You should now be able to see 4 rows in table T1. There should be no change to the meta data row in T1_HATBOX.

Build Index

java -jar hatbox.jar buildindex -url jdbc:derby://localhost/test -t T1

java -jar hatbox.jar list -url jdbc:derby://localhost/test should now generate the following listing:

Listing tables for schema: APP
T1 : Spatialized INDEXED

Table T1 is identified as an INDEXED spatialized table. You should now be able to see 5 triggers on T1 that keep the index in sync with the data table.

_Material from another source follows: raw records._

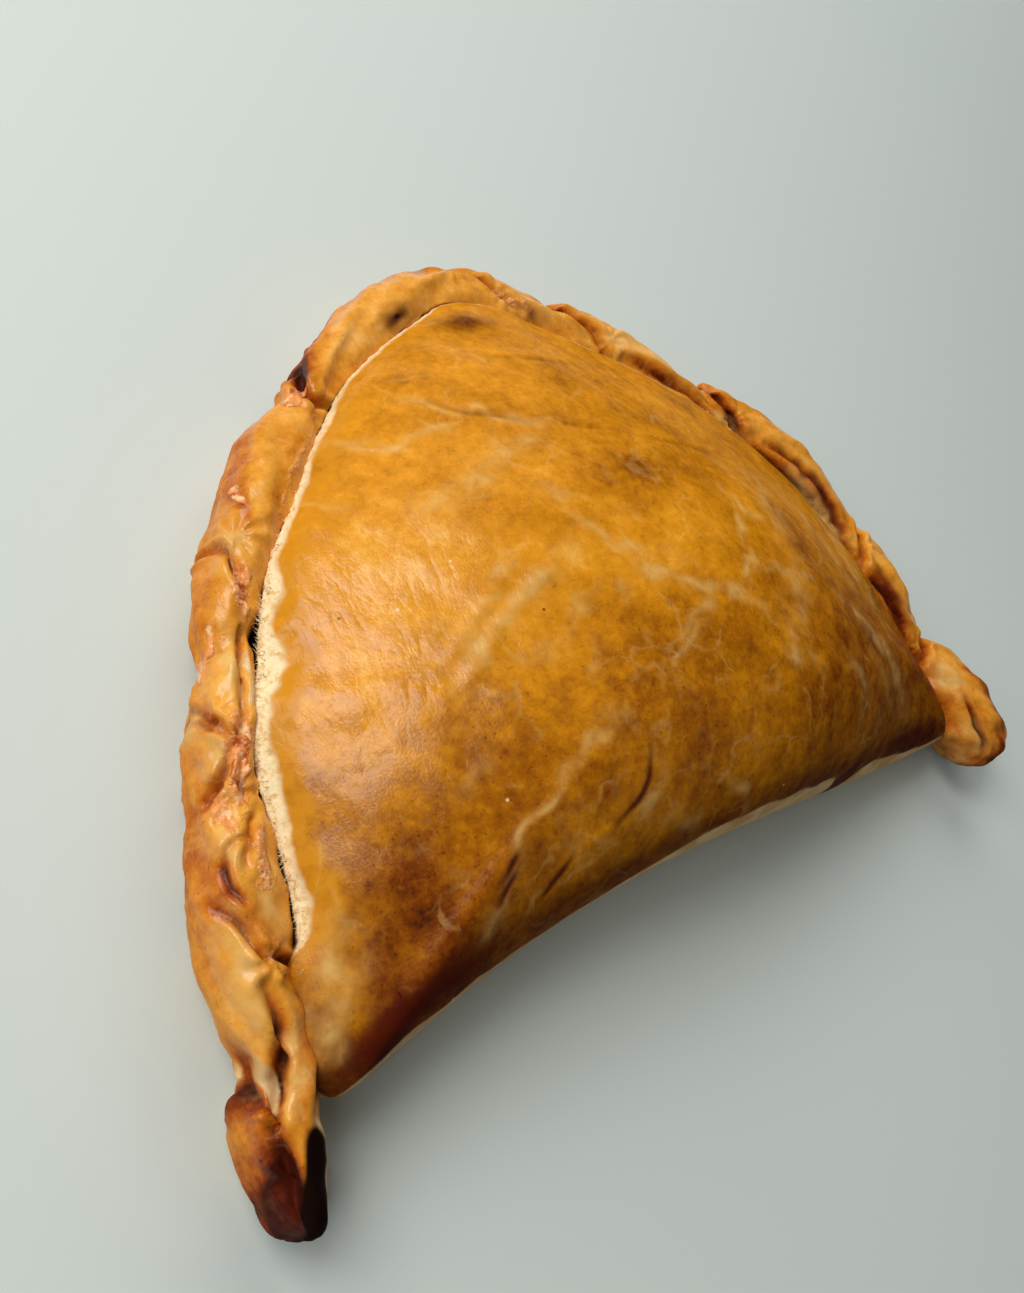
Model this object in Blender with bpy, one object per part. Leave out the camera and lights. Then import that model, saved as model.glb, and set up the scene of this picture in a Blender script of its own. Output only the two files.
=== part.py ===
"""A baked half-moon empanada with a sweet pineapple filling, closed by a hand-twisted rope edge.

One round sheet of dough is folded over the filling, so the straight side is a rounded fold and the
curved side is a rope of lobes, each pressed over the next. The whole is one solid piece of pastry.
The plan is drawn with X along the fold and Y from the fold to the middle of the rope.
"""

import math

import bpy
import numpy as np
from mathutils import Matrix

# Driving dimensions, in millimetres.
MM = 0.001
DOME_HEIGHT = 30.0
DOME_CENTRE = (-5.0, 37.0)
SHEET_EDGE_HEIGHT = 12.5
SHEET_INSET = 3.6
FOLD_NOSE_HEIGHT = 8.0
FOLD_TUCK = 5.0
FOLD_HOLLOW = 5.5
FOLD_LEFT = (-70.0, 5.6)
FOLD_RIGHT = (61.5, 8.4)
ROPE_CREST_HEIGHT = 12.5
ROPE_HALF_HEIGHT = 5.9
ROPE_LIFT_OFF_BASE = 0.6
ROPE_FOOTING = 2.5
LOBE_TIP_DROP = 3.2

# Shares of one: how round the fold is, where its hollow is deepest from right to left, how much
# gentler the dome runs down on its right side, and how wide, tall and blunt a lobe is at its tips.
FOLD_ROUNDNESS = 0.48
FOLD_HOLLOW_DEEPEST = 0.65
RIGHT_SIDE_EASE = 0.25
LOBE_TIP_WIDTH = 0.25
LOBE_TIP_HEIGHT = 0.35
LOBE_BLUNTNESS = 0.55

# The right side's gentler run begins and is full at these two places along X.
RIGHT_SIDE_FROM, RIGHT_SIDE_FULL = -20.0, 50.0

# The baked crust's colour, linear, and its finish.
CRUST_COLOUR = (0.60, 0.27, 0.055, 1.0)
CRUST_ROUGHNESS = 0.4

# The rope's crest in plan, from the left tail to the right tail.
RIM_POINTS = (
    (-74.2, -4.0), (-72.6, 8.0), (-69.2, 23.0), (-64.8, 41.0), (-56.2, 60.0), (-42.0, 79.0),
    (-24.2, 93.6), (-6.0, 100.0), (13.5, 92.0), (34.5, 79.0), (49.5, 61.5), (57.0, 42.0),
    (61.0, 25.0), (67.0, 9.0), (73.5, -3.5),
)

# The filling lies beside the rope between these two lengths along the rim.
FILLED_FROM, FILLED_TO = 14.0, 234.0

# One lobe to a row: start and end along the rim, how far out it starts and ends, its half width,
# the place of its fattest point from 0 at the start to 1 at the end, and how high it sits.
LOBES = (
    ("tail_outer", 1.2, 15.6, 0.9, 1.8, 2.9, 0.52, -1.4),
    ("tail_inner", 0.6, 27.0, 0.7, -2.6, 3.4, 0.38, -1.0),
    ("left_low", 11.5, 36.0, -0.2, 2.0, 4.3, 0.62, 0.0),
    ("left_long", 21.0, 50.0, 1.4, 0.0, 4.8, 0.42, 0.0),
    ("left_middle", 40.5, 62.0, 0.6, -0.4, 4.2, 0.40, 0.0),
    ("left_high", 57.0, 100.0, 1.2, -0.4, 4.5, 0.52, 0.0),
    ("apex", 89.0, 149.0, 0.2, -1.0, 5.0, 0.62, 0.3),
    ("right_first", 133.0, 163.0, 2.4, -1.4, 4.0, 0.45, -0.5),
    ("right_second", 152.0, 191.0, 2.6, -1.8, 4.6, 0.42, 0.0),
    ("right_third", 183.0, 225.0, 3.8, 1.6, 5.2, 0.52, 0.2),
    ("right_fourth", 217.0, 242.0, 3.0, -0.2, 5.4, 0.45, 0.2),
    ("tail_right", 241.0, 265.2, 1.2, -0.8, 7.6, 0.60, 1.0),
)

# How finely the surfaces are divided.
ROUND_STEPS = 104
DOME_RINGS = 13
FOLD_STEPS = 5
BASE_RINGS = 3
LOBE_STATIONS = 15
LOBE_SIDES = 14


def smooth_step(value, low, high):
    """0 below low, 1 above high, and an even ease between."""
    part = np.clip((value - low) / (high - low), 0.0, 1.0)
    return part * part * (3.0 - 2.0 * part)


def smooth_route(points, steps=24):
    """A Catmull-Rom curve through the points, with its length at each step."""
    points = np.array(points)
    knots = np.concatenate([[2 * points[0] - points[1]], points, [2 * points[-1] - points[-2]]])
    pieces = []
    for a, b, c, d in zip(knots, knots[1:], knots[2:], knots[3:]):
        t = np.linspace(0.0, 1.0, steps, endpoint=False)[:, None]
        pieces.append(0.5 * (2 * b + (c - a) * t + (2 * a - 5 * b + 4 * c - d) * t**2
                             + (3 * b - a - 3 * c + d) * t**3))
    route = np.concatenate(pieces + [[knots[-2]]])
    lengths = np.concatenate([[0.0], np.cumsum(np.linalg.norm(np.diff(route, axis=0), axis=1))])
    return route, lengths


RIM, RIM_LENGTHS = smooth_route(RIM_POINTS)


def along_rim(length):
    """Plan points and outward directions at these lengths along the rim, run on past its ends."""
    length = np.asarray(length, float)
    inside = np.clip(length, 0.0, RIM_LENGTHS[-1])
    step = 1.5
    ends = [np.clip(inside + shift, 0.0, RIM_LENGTHS[-1]) for shift in (-step, step)]
    here, before, after = (
        np.stack([np.interp(at, RIM_LENGTHS, RIM[:, axis]) for axis in (0, 1)], axis=-1)
        for at in (inside, *ends)
    )
    heading = after - before
    heading /= np.linalg.norm(heading, axis=-1, keepdims=True)
    outward = np.stack([-heading[..., 1], heading[..., 0]], axis=-1)
    return here + heading * (length - inside)[..., None], outward


def low_waves(ring, waves):
    """A ring of values with only its slowest waves kept, which rounds off its corners."""
    spectrum = np.fft.fft(ring)
    order = np.abs(np.fft.fftfreq(len(ring), 1.0 / len(ring)))
    return np.fft.ifft(np.where(order <= waves, spectrum, 0.0))


def sheet_outline(count):
    """The filled part's plan outline: beside the rope one way, then back along the fold."""
    along = np.linspace(FILLED_FROM, FILLED_TO, 4 * count)
    points, outward = along_rim(along)
    rope_side = points - SHEET_INSET * outward
    part = np.linspace(0.0, 1.0, 3 * count)[:, None]
    fold_side = FOLD_RIGHT + np.subtract(FOLD_LEFT, FOLD_RIGHT) * part
    skewed = part[:, 0] ** (math.log(0.5) / math.log(FOLD_HOLLOW_DEEPEST))
    fold_side[:, 1] += FOLD_HOLLOW * np.sin(math.pi * skewed)
    outline = np.concatenate([rope_side, fold_side])
    on_fold = np.concatenate([np.zeros(len(rope_side)), np.ones(len(fold_side))])
    for _ in range(count // 2):
        outline = (np.roll(outline, 1, 0) + 2 * outline + np.roll(outline, -1, 0)) / 4
        on_fold = (np.roll(on_fold, 1) + 2 * on_fold + np.roll(on_fold, -1)) / 4
    closed = np.concatenate([outline, outline[:1]])
    lengths = np.concatenate([[0.0], np.cumsum(np.linalg.norm(np.diff(closed, axis=0), axis=1))])
    at = np.linspace(0.0, lengths[-1], count, endpoint=False)
    plan = [np.interp(at, lengths, closed[:, axis]) for axis in (0, 1)]
    return np.stack(plan, axis=-1), np.interp(at, lengths, np.append(on_fold, on_fold[0]))


def dome_rings():
    """Rings of the filled part, from near the top of the dome out over its edge to the flat base."""
    outline, on_fold = sheet_outline(ROUND_STEPS)
    slow = low_waves(outline[:, 0] + 1j * outline[:, 1], 2)
    soft_outline = np.column_stack([slow.real, slow.imag])
    soft_fold = np.clip(low_waves(on_fold, 2).real, 0.0, 1.0)
    rings = []
    for part in np.sin(np.linspace(0.0, math.pi / 2, DOME_RINGS + 1)[1:]):
        edge = part**3
        plan = DOME_CENTRE + part * (soft_outline + (outline - soft_outline) * edge - DOME_CENTRE)
        fold = soft_fold + (on_fold - soft_fold) * edge
        right_side = smooth_step(plan[:, 0], RIGHT_SIDE_FROM, RIGHT_SIDE_FULL)
        drop = part**2 * (1.0 + RIGHT_SIDE_EASE * right_side * (1.0 - part**2))
        edge_height = SHEET_EDGE_HEIGHT + (FOLD_NOSE_HEIGHT - SHEET_EDGE_HEIGHT) * fold
        height = edge_height + (DOME_HEIGHT - edge_height) * (1.0 - drop) ** (1.0 - FOLD_ROUNDNESS * fold)
        rings.append(np.column_stack([plan, height]))
    reach = np.linalg.norm(outline - DOME_CENTRE, axis=1)
    tuck = (FOLD_TUCK * on_fold - ROPE_FOOTING * (1.0 - on_fold)) / reach
    for turn in np.linspace(0.0, math.pi / 2, FOLD_STEPS + 1)[1:]:
        part = 1.0 - tuck * (1.0 - math.cos(turn))
        plan = DOME_CENTRE + (outline - DOME_CENTRE) * part[:, None]
        rings.append(np.column_stack([plan, edge_height * (1.0 - math.sin(turn))]))
    for part in np.linspace(1.0, 0.0, BASE_RINGS + 1)[1:-1]:
        plan = DOME_CENTRE + (rings[DOME_RINGS + FOLD_STEPS - 1][:, :2] - DOME_CENTRE) * part
        rings.append(np.column_stack([plan, np.zeros(ROUND_STEPS)]))
    return rings


def lobe_rings(start, end, out_start, out_end, half_width, fattest, lift):
    """Rings of one lobe of the rope: a fat strip of dough that tapers to both ends."""
    at = (1.0 - np.cos(np.linspace(0.0, math.pi, LOBE_STATIONS + 2)[1:-1])) / 2
    skewed = at ** (math.log(0.5) / math.log(fattest))
    fat = (1.0 - (2.0 * skewed - 1.0) ** 2) ** LOBE_BLUNTNESS
    points, outward = along_rim(start + (end - start) * at)
    out = out_start + (out_end - out_start) * smooth_step(at, 0.0, 1.0)
    middle = points + outward * out[:, None]
    tall = ROPE_HALF_HEIGHT * (LOBE_TIP_HEIGHT + (1.0 - LOBE_TIP_HEIGHT) * fat)
    wide = half_width * (LOBE_TIP_WIDTH + (1.0 - LOBE_TIP_WIDTH) * fat)
    crest = ROPE_CREST_HEIGHT + lift - LOBE_TIP_DROP * (1.0 - fat)
    turns = np.linspace(0.0, 2 * math.pi, LOBE_SIDES, endpoint=False)
    rings = []
    for centre, side, width, height, top in zip(middle, outward, wide, tall, crest):
        plan = centre + side * (width * np.cos(turns))[:, None]
        up = top - height + height * np.sin(turns)
        rings.append(np.column_stack([plan, np.maximum(up, ROPE_LIFT_OFF_BASE)]))
    return rings


def skin(name, rings):
    """A closed mesh over a row of rings, with a middle point at each end."""
    count = len(rings[0])
    tips = [rings[0].mean(axis=0), rings[-1].mean(axis=0)]
    points = np.concatenate([*rings, tips]) * MM
    first, last = len(points) - 2, len(points) - 1
    faces = []
    for row in range(len(rings) - 1):
        for k in range(count):
            a, b = row * count + k, row * count + (k + 1) % count
            faces.append((a, b, b + count, a + count))
    end = (len(rings) - 1) * count
    for k in range(count):
        faces.append((first, (k + 1) % count, k))
        faces.append((last, end + k, end + (k + 1) % count))
    mesh = bpy.data.meshes.new(name)
    mesh.from_pydata(points.tolist(), [], [face[::-1] for face in faces])
    mesh.update()
    return bpy.data.objects.new(name, mesh)


def volume(mesh):
    """Six times the signed volume inside a mesh, which is below 0 if its faces point in."""
    mesh.calc_loop_triangles()
    corners = [[mesh.vertices[v].co for v in triangle.vertices] for triangle in mesh.loop_triangles]
    return sum(a.dot(b.cross(c)) for a, b, c in corners)


def face_out(obj):
    if volume(obj.data) < 0:
        obj.data.flip_normals()


def clear_scene():
    for obj in list(bpy.data.objects):
        bpy.data.objects.remove(obj)


def crust_material():
    material = bpy.data.materials.new("baked_crust")
    material.use_nodes = True
    shader = material.node_tree.nodes["Principled BSDF"]
    shader.inputs["Base Color"].default_value = CRUST_COLOUR
    shader.inputs["Roughness"].default_value = CRUST_ROUGHNESS
    shader.inputs["Metallic"].default_value = 0.0
    return material


def build_crust():
    """The filled half-moon and the rope's lobes, joined into one solid on a flat base."""
    crust = skin("crust", dome_rings())
    bpy.context.scene.collection.objects.link(crust)
    face_out(crust)
    rope = bpy.data.collections.new("rope")
    bpy.context.scene.collection.children.link(rope)
    for name, *sizes in LOBES:
        lobe = skin(name, lobe_rings(*sizes))
        face_out(lobe)
        rope.objects.link(lobe)
    union = crust.modifiers.new("rope", "BOOLEAN")
    union.operation = "UNION"
    union.operand_type = "COLLECTION"
    union.collection = rope
    union.solver = "EXACT"
    graph = bpy.context.evaluated_depsgraph_get()
    joined = bpy.data.meshes.new_from_object(crust.evaluated_get(graph))
    crust.modifiers.clear()
    crust.data = joined
    for obj in list(rope.objects):
        bpy.data.objects.remove(obj)
    bpy.data.collections.remove(rope)
    return crust


def centre_on_base(obj):
    """Puts the origin at the middle of the plan box, on the base."""
    corners = np.array([vertex.co for vertex in obj.data.vertices])
    low, high = corners.min(axis=0), corners.max(axis=0)
    middle = (low + high) / 2
    obj.data.transform(Matrix.Translation((-middle[0], -middle[1], -low[2])))


clear_scene()
crust = build_crust()
centre_on_base(crust)
crust.data.materials.clear()
crust.data.materials.append(crust_material())
crust.data.shade_smooth()
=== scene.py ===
import math

import bpy
import numpy as np
from mathutils import Matrix, Vector


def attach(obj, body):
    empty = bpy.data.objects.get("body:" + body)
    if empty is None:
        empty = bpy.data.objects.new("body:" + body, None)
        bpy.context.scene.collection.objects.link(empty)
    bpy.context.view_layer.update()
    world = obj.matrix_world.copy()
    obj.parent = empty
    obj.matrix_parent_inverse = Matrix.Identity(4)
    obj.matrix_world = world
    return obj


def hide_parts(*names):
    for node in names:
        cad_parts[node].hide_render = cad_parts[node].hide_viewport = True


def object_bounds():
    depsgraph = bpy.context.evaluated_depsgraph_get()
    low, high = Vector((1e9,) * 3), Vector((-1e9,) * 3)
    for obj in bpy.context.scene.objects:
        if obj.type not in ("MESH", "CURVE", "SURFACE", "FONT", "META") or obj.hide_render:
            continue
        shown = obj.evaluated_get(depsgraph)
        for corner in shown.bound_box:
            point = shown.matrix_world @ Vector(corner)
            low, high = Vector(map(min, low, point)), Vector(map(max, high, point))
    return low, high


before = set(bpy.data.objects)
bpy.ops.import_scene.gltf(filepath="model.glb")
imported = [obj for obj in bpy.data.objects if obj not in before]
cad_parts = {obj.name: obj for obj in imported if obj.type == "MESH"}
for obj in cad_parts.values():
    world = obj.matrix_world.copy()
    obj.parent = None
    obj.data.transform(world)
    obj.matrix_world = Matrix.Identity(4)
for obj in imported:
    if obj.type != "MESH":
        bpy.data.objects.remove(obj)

cad_low, cad_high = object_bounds()

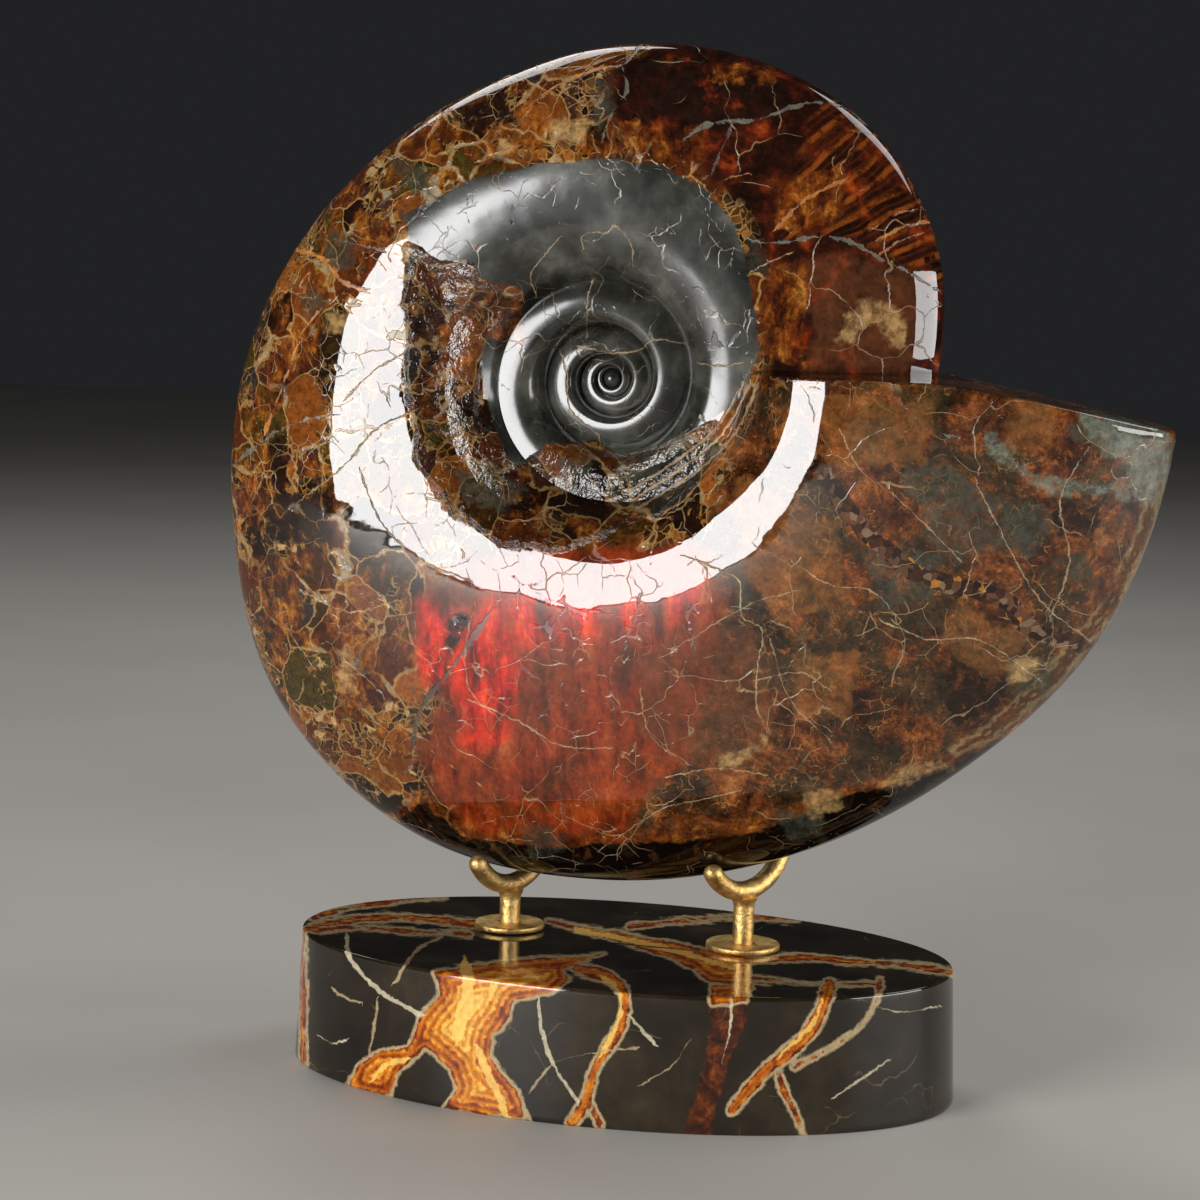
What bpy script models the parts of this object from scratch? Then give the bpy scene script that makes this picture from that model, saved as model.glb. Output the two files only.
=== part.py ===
"""A polished Craspedodiscus ammonite resting in two brass cradles on an oval base of veined stone.

Sizes are in millimetres and become metres as the meshes are made. +Z is up and +Y points away from
the viewer. The ammonite lies in a plane along X: its coil opens anticlockwise as seen from the front,
from the cut edge on the right, over the top, down the left and under, back to the cut.
"""

import math

import bmesh
import bpy
import numpy as np

MM = 0.001
GAP = 0.3  # between pieces that touch

# The ammonite's coil. A turn is counted along the umbilical seam, from -1 at the first chamber to 3
# at the cut.
COIL_X = -9.7
COIL_Y = 8.0
COIL_Z = 209.1
FIRST_CHAMBER = 2.9
FIRST_CHAMBER_HEIGHT = 4.0

# Radius of the umbilical seam at each quarter turn, from turn -1 to turn 4. Past turn 3 it only guides
# the mesh.
SEAM = (2.9, 3.6, 4.4, 5.3, 6.4, 7.0, 9.6, 10.4, 13.3, 15.8, 18.8, 21.0,
        25.0, 29.2, 31.2, 35.0, 45.0, 52.0, 58.0, 66.0, 80.0)

# Radius of the outer rim at each sixteenth of the last turn, from just above the cut to the cut.
RIM = (97.6, 104.5, 106.2, 102.6, 98.2, 95.4, 98.0, 105.6, 117.0,
       130.1, 147.3, 154.3, 152.1, 151.8, 155.0, 162.9, 166.8)
RIM_GROWTH = RIM[-1] / RIM[0]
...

Also the index root node (table T1_HATBOX, ID = 2) should have been inserted and show ENTRIES_COUNT of 4. When more than 98 entries are inserted the root node will split and a new node will become the root of a tree of nodes.

Query

The following program selects point features that fall within a query envelope.

package test;

import java.sql.Connection;
import java.sql.Statement;
import java.sql.ResultSet;
import java.sql.DriverManager;
import com.vividsolutions.jts.io.WKBReader;

public class TestQuery {
    public static void main(String[] args) throws Exception {
        Class.forName("org.apache.derby.jdbc.ClientDriver"); 
        Connection conn = DriverManager.getConnection("jdbc:derby://localhost/test");
        Statement stmt = conn.createStatement();
        WKBReader reader = new WKBReader();
        ResultSet rs = stmt.executeQuery("select ID, GEOM from T1 t inner join " +
                "table(HATBOX.MBR_INTERSECTS_ENV('APP','T1',145.05,145.25,-37.25,-37.05)) i " +
                "on t.ID = i.HATBOX_JOIN_ID");
        while (rs.next()) {
            System.out.println(rs.getInt(1) + ":" + reader.read(rs.getBytes(2)));
        }
        rs.close();
        stmt.close();
        conn.close();
    }
}

The output should display two of the four points that fall within the query envelope. This is the simplest type of query possible. Hatbox also supports queries with secondary filtering on all the common predicates (intersects, within etc). Refer to the reference document for details.